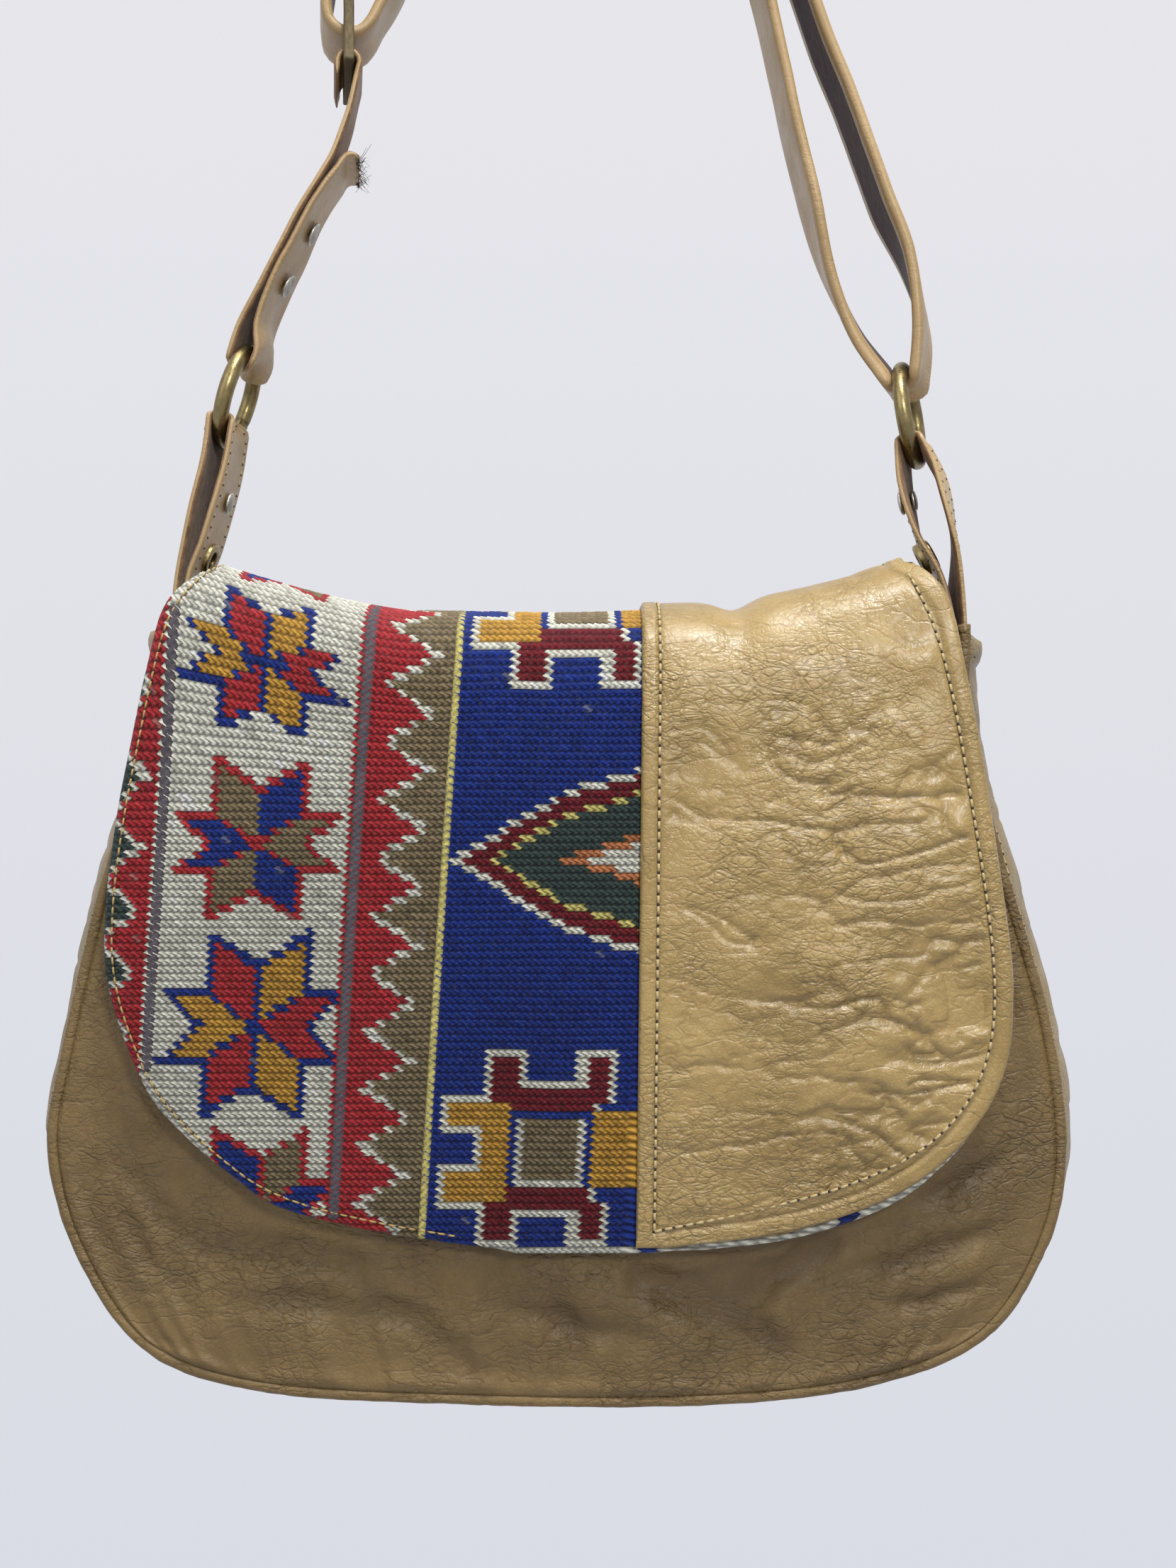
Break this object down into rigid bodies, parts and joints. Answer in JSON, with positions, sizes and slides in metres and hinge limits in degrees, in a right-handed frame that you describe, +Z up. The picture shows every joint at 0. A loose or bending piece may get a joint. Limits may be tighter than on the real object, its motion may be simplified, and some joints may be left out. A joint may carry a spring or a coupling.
{
  "type": "kilim saddle bag",
  "caption": "Soft leather shoulder bag with a woven kilim flap, leather overlay, folded tabs, round rings and a doubled strap, hanging by its strap.",
  "frame": {"origin": "the point under the crown of the strap that a hook or a shoulder holds, in the middle of the strap's width", "axes": "+Z up along the hanging bag, +X to the right of the front, -Y the front with the flap"},
  "size_m": [0.3395, 0.102, 0.7029],
  "materials": {
    "bag_leather": "grained tan leather, creased, light thread",
    "strap_leather": "tan leather with raw brown edges and inner face",
    "lining_cloth": "plain brown cloth",
    "kilim_wool": "handwoven wool in bands of madder, ivory, indigo, khaki and straw",
    "antique_brass": "dark antique brass, dull"
  },
  "bodies": {
    "root": {"front_panel": "bag_leather", "back_panel": "bag_leather", "gusset": "bag_leather", "front_piping": "bag_leather", "back_piping": "bag_leather", "lining": "lining_cloth", "snap_socket": "antique_brass", "long_strap": "strap_leather", "short_strap": "strap_leather", "strap_rivet_1": "antique_brass", "strap_rivet_2": "antique_brass", "slider": "antique_brass", "tab_left": "strap_leather", "tab_right": "strap_leather", "tab_rivet_left": "antique_brass", "tab_rivet_right": "antique_brass", "tab_eyelet_left": "antique_brass", "tab_eyelet_right": "antique_brass"},
    "flap": {"flap_backing": "lining_cloth", "flap_kilim": "kilim_wool", "flap_leather": "bag_leather", "snap_stud": "antique_brass"},
    "ring_left": {"ring_left": "antique_brass"},
    "ring_right": {"ring_right": "antique_brass"}
  },
  "joints": [
    {"name": "flap_hinge", "type": "hinge", "parent": "root", "child": "flap", "pos_m": [-0.004, 0.036, -0.4502], "axis": [-1, 0, 0], "range_deg": [0, 28]},
    {"name": "ring_left_spin", "type": "hinge", "parent": "root", "child": "ring_left", "pos_m": [-0.1125, 0, -0.3597], "axis": [0.9511, 0, -0.309], "continuous": true},
    {"name": "ring_right_spin", "type": "hinge", "parent": "root", "child": "ring_right", "pos_m": [0.1138, 0, -0.3661], "axis": [0.9305, -0.3387, 0.1392], "continuous": true}
  ]
}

*REQUIREMENT:*
Reproduce the full listing word for word.

*OUTPUT:*
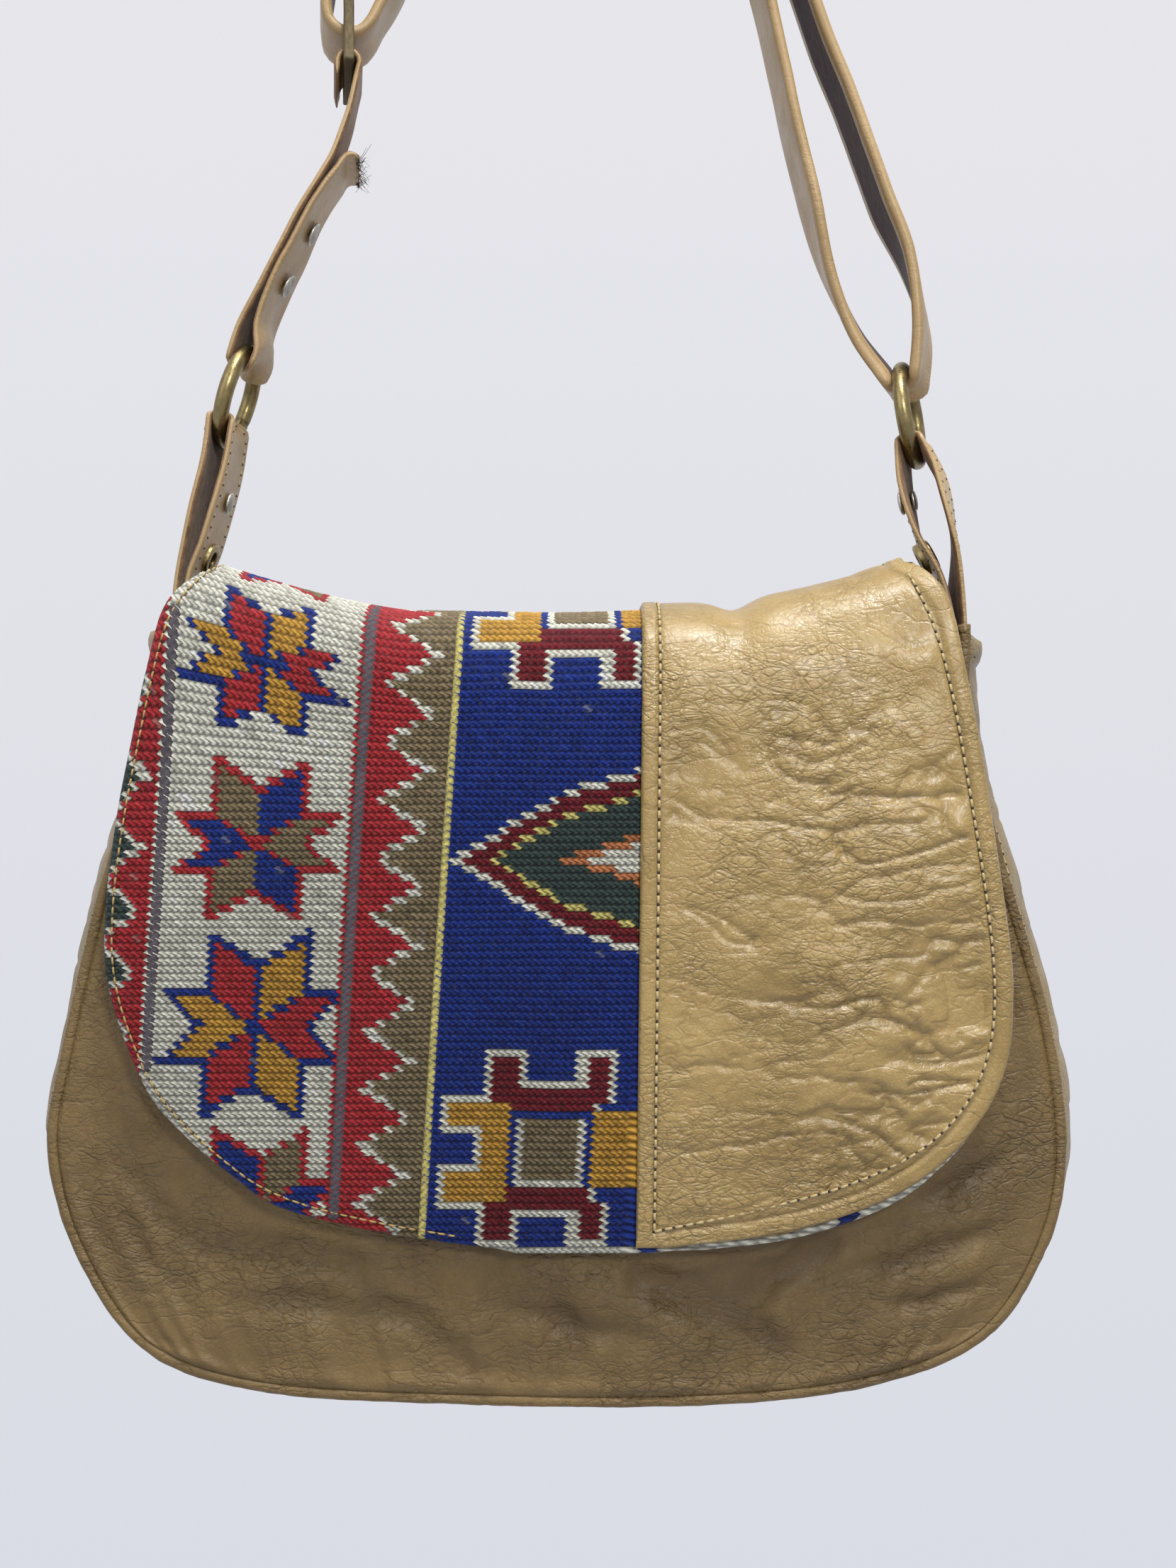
Break this object down into rigid bodies, parts and joints. Answer in JSON, with positions, sizes and slides in metres and hinge limits in degrees, in a right-handed frame that you describe, +Z up. The picture shows every joint at 0. A loose or bending piece may get a joint. Limits may be tighter than on the real object, its motion may be simplified, and some joints may be left out. A joint may carry a spring or a coupling.
{
  "type": "kilim saddle bag",
  "caption": "Soft leather shoulder bag with a woven kilim flap, leather overlay, folded tabs, round rings and a doubled strap, hanging by its strap.",
  "frame": {"origin": "the point under the crown of the strap that a hook or a shoulder holds, in the middle of the strap's width", "axes": "+Z up along the hanging bag, +X to the right of the front, -Y the front with the flap"},
  "size_m": [0.3395, 0.102, 0.7029],
  "materials": {
    "bag_leather": "grained tan leather, creased, light thread",
    "strap_leather": "tan leather with raw brown edges and inner face",
    "lining_cloth": "plain brown cloth",
    "kilim_wool": "handwoven wool in bands of madder, ivory, indigo, khaki and straw",
    "antique_brass": "dark antique brass, dull"
  },
  "bodies": {
    "root": {"front_panel": "bag_leather", "back_panel": "bag_leather", "gusset": "bag_leather", "front_piping": "bag_leather", "back_piping": "bag_leather", "lining": "lining_cloth", "snap_socket": "antique_brass", "long_strap": "strap_leather", "short_strap": "strap_leather", "strap_rivet_1": "antique_brass", "strap_rivet_2": "antique_brass", "slider": "antique_brass", "tab_left": "strap_leather", "tab_right": "strap_leather", "tab_rivet_left": "antique_brass", "tab_rivet_right": "antique_brass", "tab_eyelet_left": "antique_brass", "tab_eyelet_right": "antique_brass"},
    "flap": {"flap_backing": "lining_cloth", "flap_kilim": "kilim_wool", "flap_leather": "bag_leather", "snap_stud": "antique_brass"},
    "ring_left": {"ring_left": "antique_brass"},
    "ring_right": {"ring_right": "antique_brass"}
  },
  "joints": [
    {"name": "flap_hinge", "type": "hinge", "parent": "root", "child": "flap", "pos_m": [-0.004, 0.036, -0.4502], "axis": [-1, 0, 0], "range_deg": [0, 28]},
    {"name": "ring_left_spin", "type": "hinge", "parent": "root", "child": "ring_left", "pos_m": [-0.1125, 0, -0.3597], "axis": [0.9511, 0, -0.309], "continuous": true},
    {"name": "ring_right_spin", "type": "hinge", "parent": "root", "child": "ring_right", "pos_m": [0.1138, 0, -0.3661], "axis": [0.9305, -0.3387, 0.1392], "continuous": true}
  ]
}